# Fetch data

Dataset created by Maas et al. (2011), available [here](https://ai.stanford.edu/~amaas/data/sentiment/]).

In [None]:
import glob
import os
import pandas as pd
import re
import requests
import tarfile

from tqdm import tqdm

In [None]:
os.makedirs("data/processed/", exist_ok=True)

In [None]:
# Download
def get_data():
    url = "https://ai.stanford.edu/~amaas/data/sentiment/aclImdb_v1.tar.gz"
    filename = "aclImdb_v1.tar.gz"
    
    print("Downloading file...")
    response = requests.get(url, stream=True)
    total_size = int(response.headers.get('content-length', 0))
    
    with open(filename, 'wb') as file, tqdm(
            desc=filename,
            total=total_size,
            unit='B',
            unit_scale=True,
            unit_divisor=1024,
        ) as bar:
        for data in response.iter_content(chunk_size=1024):
            size = file.write(data)
            bar.update(size)
    
    print("Extracting file...")
    if os.path.exists("aclImdb"):
        shutil.rmtree("aclImdb")
    with tarfile.open(filename) as tar:
        tar.extractall(filter='data')

    print("Renaming folder...")
    if os.path.exists("data/raw"): 
        shutil.rmtree("data/raw")
    if not os.path.exists("data"):
        os.makedirs("data")
    os.rename("aclImdb", "data/raw")
    
    print("Cleaning up...")
    os.remove(filename)
    
    print("Done! The dataset is now available in the 'data/raw' folder.")

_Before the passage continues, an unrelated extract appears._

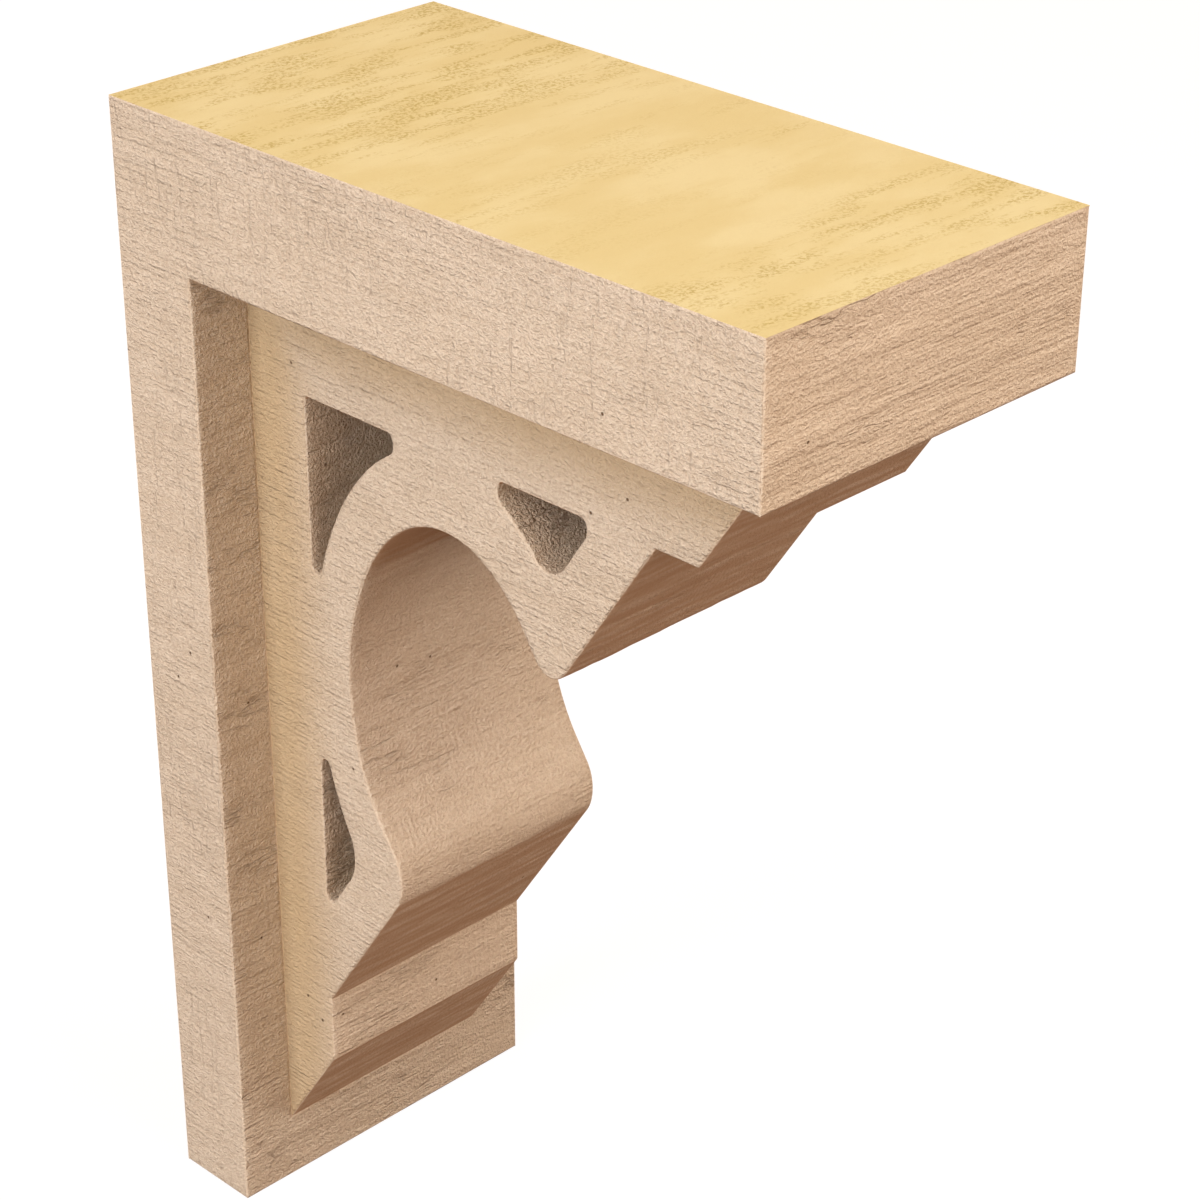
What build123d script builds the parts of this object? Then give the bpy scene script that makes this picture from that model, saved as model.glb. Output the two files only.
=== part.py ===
from build123d import *
from math import atan2, degrees, dist, sqrt
import os

# Corbel for under an eave or a beam, in millimetres. It is one moulded piece: a back plate that goes on
# the wall, a top plate that goes under the eave, and a narrower pierced core in the corner between them.
# +Z is up, X is the width, the front faces -Y, and the origin is the middle of the wall face.

# Overall size
overall_height = 609.6
overall_width = 203.2
projection = 406.4

# Plates
top_plate_thickness = 76.2
back_plate_thickness = 50.8

# Core. Its side view is laid out in a square and then stretched downwards as a whole,
# so each of these sizes is the one measured straight out from the wall.
core_width = 135.47
core_setback = 25.4
border_web = 38.1
nib_length = 25.4
edge_web = 25.4
ear_web = 25.4
tip_round = 14.0
heel_round = 14.0
nose_round = 3.8
corner_round = 2.8

# Moulded round along the outer edges of the plates and of the core. The windows' edges are crisp
arris_round = 0.8

# Places worked out from the sizes
half_height = overall_height / 2
underside = half_height - top_plate_thickness
stretch = (overall_height - top_plate_thickness) / (projection - back_plate_thickness)
core_reach = projection - back_plate_thickness - core_setback
nib_tip = core_reach - border_web
nib_root = nib_tip - nib_length

# The layout square starts in the corner between the plates, and a point in it is (out, down).
# Depth runs along its diagonal, away from that corner. The core's slanting edge lies straight across
# the diagonal, the ear is a round notch centred where the web along that edge starts,
# and its sides run straight from there out through the edge.
edge_depth = (nib_root + border_web) / sqrt(2)
ear_depth = edge_depth - edge_web
ear_out = ear_depth / sqrt(2)
web_radius = ear_out - border_web
ear_radius = web_radius - ear_web
tip_depth = edge_depth - tip_round
tip_offset = ear_radius + tip_round

# The windows are bounded by the webs: the border along the plates, the ring round the ear, and the edge
nose_run = 2 * sqrt(web_radius * nose_round)
nose_down = border_web + nose_round
corner_out = border_web + corner_round
shoulder_out = sqrt(2) * (ear_depth - nose_round) - nose_down
heel_depth = ear_depth - heel_round
heel_offset = sqrt(web_radius * (web_radius + 2 * heel_round))

side_view = Plane(origin=(0, 0, 0), x_dir=(0, -1, 0), z_dir=(-1, 0, 0))
anticlockwise = 1
clockwise = -1


def across(depth, offset):
    """Layout point at a depth along the diagonal and an offset outwards from it."""
    return ((depth + offset) / sqrt(2), (depth - offset) / sqrt(2))


def swapped(point):
    """The matching layout point on the other side of the diagonal."""
    return (point[1], point[0])


def towards(centre, target, radius):
    """Layout point at a radius from a centre, on the way to a target."""
    share = radius / dist(centre, target)
    return (centre[0] + share * (target[0] - centre[0]), centre[1] + share * (target[1] - centre[1]))


def bearing(centre, point):
    """Angle of a layout point about a centre, in degrees from straight out, turning up."""
    return degrees(atan2(centre[1] - point[1], point[0] - centre[0]))


def on_side_view(point):
    """Place of a layout point on the side view."""
    return (back_plate_thickness + point[0], underside - stretch * point[1])


def straight(start, end):
    """Straight stretch between two layout points."""
    Line(on_side_view(start), on_side_view(end))


def rounded(start, end, centre, side):
    """Round stretch between two layout points about a centre. Stretched downwards it is an ellipse's arc."""
    radius = dist(centre, start)
    first = bearing(centre, start)
    sweep = side * (side * (bearing(centre, end) - first) % 360)
    EllipticalCenterArc(on_side_view(centre), radius, radius * stretch, first, arc_size=sweep)


def draw(outline, flipped=False):
    """Closed outline. Each item is a point, and for a round stretch to it also the centre and side."""
    start = outline[-1][0]
    for end, *turn in outline:
        ends = [swapped(start), swapped(end)] if flipped else [start, end]
        if not turn:
            straight(*ends)
        elif flipped:
            rounded(*ends, swapped(turn[0]), -turn[1])
        else:
            rounded(*ends, turn[0], turn[1])
        start = end


ear_centre = (ear_out, ear_out)
tip_centre = across(tip_depth, tip_offset)
low_tip_centre = swapped(tip_centre)

core_outline = [
    ((0, 0),),
    ((core_reach, 0),),
    ((nib_tip, border_web),),
    ((nib_root, border_web),),
    (across(edge_depth, tip_offset),),
    (across(tip_depth, ear_radius), tip_centre, clockwise),
    (across(ear_depth, ear_radius),),
    (across(ear_depth, -ear_radius), ear_centre, anticlockwise),
    (across(tip_depth, -ear_radius),),
    (across(edge_depth, -tip_offset), low_tip_centre, clockwise),
    ((border_web, nib_root),),
    ((border_web, nib_tip),),
    ((0, core_reach),),
]

# Window in the corner between the plates
nose_centre = (ear_out - nose_run, nose_down)
nose_end = towards(nose_centre, ear_centre, nose_round)
corner_window = [
    ((nose_centre[0], border_web),),
    (nose_end, nose_centre, clockwise),
    (swapped(nose_end), ear_centre, anticlockwise),
    ((border_web, nose_centre[0]), swapped(nose_centre), clockwise),
    ((border_web, corner_out),),
    ((corner_out, border_web), (corner_out, corner_out), clockwise),
]

# Window under the front of the top plate. The one low on the back plate is the same, flipped
front_nose_centre = (ear_out + nose_run, nose_down)
front_nose_end = towards(front_nose_centre, ear_centre, nose_round)
shoulder_centre = (shoulder_out, nose_down)
shoulder_offset = (shoulder_out - nose_down) / sqrt(2)
heel_centre = across(heel_depth, heel_offset)
front_window = [
    ((shoulder_out, border_web),),
    (across(ear_depth, shoulder_offset), shoulder_centre, clockwise),
    (across(ear_depth, heel_offset),),
    (towards(heel_centre, ear_centre, heel_round), heel_centre, clockwise),
    (front_nose_end, ear_centre, anticlockwise),
    ((front_nose_centre[0], border_web), front_nose_centre, clockwise),
]

with BuildPart() as corbel:
    # Back plate and top plate
    with BuildSketch(side_view):
        Rectangle(back_plate_thickness, overall_height, align=(Align.MIN, Align.CENTER))
        with Locations((0, half_height)):
            Rectangle(projection, top_plate_thickness, align=(Align.MIN, Align.MAX))
    extrude(amount=overall_width / 2, both=True)

    # Rounds on the plates. The edges round the wall face and round the top face stay sharp
    wall_face = corbel.faces().sort_by(Axis.Y)[-1]
    top_face = corbel.faces().sort_by(Axis.Z)[-1]
    near_underside = (underside - arris_round, underside + arris_round)
    level_edges = corbel.edges().filter_by(Axis.X).filter_by_position(Axis.Z, *near_underside)
    inner_corner = level_edges.sort_by(Axis.Y)[-1]
    sharp_edges = wall_face.edges() + top_face.edges() + [inner_corner]
    fillet(corbel.edges() - sharp_edges, arris_round)

    # Pierced core
    with BuildSketch(side_view):
        with BuildLine():
            draw(core_outline)
        make_face()
        with BuildLine():
            draw(corner_window)
        make_face(mode=Mode.SUBTRACT)
        with BuildLine():
            draw(front_window)
        make_face(mode=Mode.SUBTRACT)
        with BuildLine():
            draw(front_window, flipped=True)
        make_face(mode=Mode.SUBTRACT)
    extrude(amount=core_width / 2, both=True)

    # Rounds on the core's outline, and none where it runs into the plates
    core_sides = corbel.faces().filter_by(Axis.X).sort_by(Axis.X)[1:-1]
    outlines = ShapeList(core_sides[0].outer_wire().edges() + core_sides[1].outer_wire().edges())
    below = outlines.filter_by_position(Axis.Z, -half_height, underside - arris_round)
    fillet(below.filter_by_position(Axis.Y, -projection, -back_plate_thickness - arris_round), arris_round)

corbel.part.label = "corbel"

os.makedirs("parts", exist_ok=True)
export_step(corbel.part, "parts/corbel.step")
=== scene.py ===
import logging
import math
from collections.abc import Iterable, Iterator
from contextlib import contextmanager
from dataclasses import dataclass
from enum import Enum

import bmesh
import bpy
import numpy as np
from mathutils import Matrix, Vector
from mathutils.geometry import delaunay_2d_cdt
from mathutils.kdtree import KDTree


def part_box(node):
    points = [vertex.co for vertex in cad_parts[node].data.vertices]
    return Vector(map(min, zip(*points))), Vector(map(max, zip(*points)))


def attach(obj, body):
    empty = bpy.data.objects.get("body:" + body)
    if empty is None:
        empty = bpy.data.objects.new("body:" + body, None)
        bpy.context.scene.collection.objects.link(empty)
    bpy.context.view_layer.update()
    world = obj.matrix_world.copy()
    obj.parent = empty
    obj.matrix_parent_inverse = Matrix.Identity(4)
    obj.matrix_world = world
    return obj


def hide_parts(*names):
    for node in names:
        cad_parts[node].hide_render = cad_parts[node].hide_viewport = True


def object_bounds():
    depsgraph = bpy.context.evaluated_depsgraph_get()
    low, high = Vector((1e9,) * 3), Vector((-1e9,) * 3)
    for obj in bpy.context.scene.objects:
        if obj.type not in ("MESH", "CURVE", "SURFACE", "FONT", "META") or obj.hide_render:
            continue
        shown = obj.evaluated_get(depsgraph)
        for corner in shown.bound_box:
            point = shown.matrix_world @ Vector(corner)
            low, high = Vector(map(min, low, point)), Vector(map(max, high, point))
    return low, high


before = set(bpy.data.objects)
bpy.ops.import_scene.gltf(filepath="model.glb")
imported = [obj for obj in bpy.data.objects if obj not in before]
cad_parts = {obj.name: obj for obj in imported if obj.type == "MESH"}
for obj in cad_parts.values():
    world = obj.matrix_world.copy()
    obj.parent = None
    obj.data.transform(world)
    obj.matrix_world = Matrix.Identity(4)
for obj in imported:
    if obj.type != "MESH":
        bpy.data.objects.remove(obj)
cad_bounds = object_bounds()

logging.basicConfig(level=logging.INFO, format="%(message)s")
log = logging.getLogger("corbel")

Socket = bpy.types.NodeSocket
Tree = bpy.types.NodeTree

MM = 0.001
BATCH = 2000
# Tiling: smallest triangle in square millimetres, merging distance, and the turn at which a
# corner no longer counts as straight.
SLIVER = 1e-3
MERGE = 1e-7
STRAIGHT = 0.3
# Share of the margin that an inner point keeps from other sides.
CLEARANCE = 0.9
# Places this near count as one, in millimetres.
SAME_PLACE = 1e-3
# Shifts that keep each face's patterns apart from the next one's, and each noise's from the others.
PATCH_STEP = np.array([977.0, 613.0])
PATCH_SPAN = np.array([4001.0, 3001.0])
SEED_STEP = (17.3, 9.1, 3.7)
# Faces closer in direction than the cosine count as one, and edges under the angle are shaded round.
SAME_FACE = 0.9
ROUND_SHADED = math.radians(55)
NODE = "corbel"
GRAIN_MAP = "grain"
ARRIS = "arris_distance"
CONVEX = "convex_distance"
FOAM = "raw_foam"
NOOK = "nook_distance"
SAWN = "saw_lines"
TORN = "torn_grain"
WAVES = "waves"
# Share of painted shade in recesses, given for each cut.
RECESS_SHADE = "painted_recess_shade"


class Surface(Enum):
    """Material slots of the dressed corbel, in order."""

    SKIN = 0
    FOAM = 1


class Cut(Enum):
    """How a face was cut: strengths of even saw lines, torn grain and waves, and of the painted shade in
    recesses.
    """

    PLATE_SIDE = (0.0, 2.1, 0.3, 0.0)
    PLATE_EDGE = (0.0, 1.3, 1.8, 0.0)
    SHELTERED = (0.0, 2.5, 1.6, 0.0)
    CORE_SIDE = (1.0, 2.2, 0.25, 0.0)
    CORE_EDGE = (0.5, 1.7, 1.3, 0.0)
    WINDOW = (0.0, 2.3, 1.8, 0.08)
    BARE = (0.0, 1.0, 0.4, 0.0)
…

if __name__ == "__main__":
    get_data()

In [None]:
# Restructure
def process_data(base_dir):
    train_data = []
    test_data = []
    unsup_data = []
    
    # Process both train and test splits
    for split in ['train', 'test']:
        split_path = os.path.join(base_dir, split)
            
        # Process positive and negative reviews
        for sentiment in ['pos', 'neg']:
            sentiment_path = os.path.join(split_path, sentiment)
            sentiment_label = 'positive' if sentiment == 'pos' else 'negative'
            
            # Skip if directory doesn't exist
            if not os.path.exists(sentiment_path):
                print(f"Warning: {sentiment_path} does not exist")
                continue
                
            # Find all text files
            files = glob.glob(os.path.join(sentiment_path, '*.txt'))
            
            for file_path in files:
                # Extract id and rating from filename
                filename = os.path.basename(file_path)
                match = re.match(r'(\d+)_(\d+)\.txt', filename)
                
                if match:
                    review_id, rating = match.groups()
                    
                    # Read the review text
                    with open(file_path, 'r', encoding='utf-8', errors='replace') as f:
                        text = f.read().strip()
                    
                    # Add to appropriate list based on split
                    entry = {
                        'id': int(review_id),
                        'text': text,
                        'sentiment': sentiment_label,
                        'rating': int(rating)
                    }
                    
                    if split == 'train':
                        train_data.append(entry)
                    else:
                        test_data.append(entry)
        
        # Process unsupervised data in train split
        if split == 'train':
            unsup_path = os.path.join(split_path, 'unsup')
            files = glob.glob(os.path.join(unsup_path, '*.txt'))
                
            for file_path in files:
                # Extract id from filename
                filename = os.path.basename(file_path)
                match = re.match(r'(\d+)_0\.txt', filename)
                    
                if match:
                    review_id = match.groups()[0]
                        
                    # Read the review text
                    with open(file_path, 'r', encoding='utf-8', errors='replace') as f:
                        text = f.read().strip()
                        
                    # Add to unsupervised data list
                    unsup_data.append({
                        'id': int(review_id),
                        'text': text
                    })
    
    # Convert lists to DataFrames
    train = pd.DataFrame(train_data)
    test = pd.DataFrame(test_data)
    unsup = pd.DataFrame(unsup_data)
    
    return train, test, unsup

train, test, unsup = process_data("data/raw/")

In [None]:
# Check that data is correctly loaded
print(f"Train data shape: {train.shape}")
print(f"Test data shape: {test.shape}")
print(f"Unsupervised data shape: {unsup.shape}")

print("\nTrain data:")
print(train.head(2))
print("\n")
print("\nTest data sample:")
print(test.head(2))
print("\n")
print("\nUnsupervised data sample:")
print(unsup.head(2))

In [None]:
# Rename id column as movie_id to avoid confusion
train = train.rename(columns={'id': 'movie_id'})
test = test.rename(columns={'id': 'movie_id'})

# Create reviews id for matching with the original dataset
train['review_id'] = train.index + 1
test['review_id'] = test.index + 1

In [None]:
# Save
train.to_csv("data/processed/train.csv", index=False)
test.to_csv("data/processed/test.csv", index=False)
unsup.to_csv("data/processed/unsup.csv", index=False)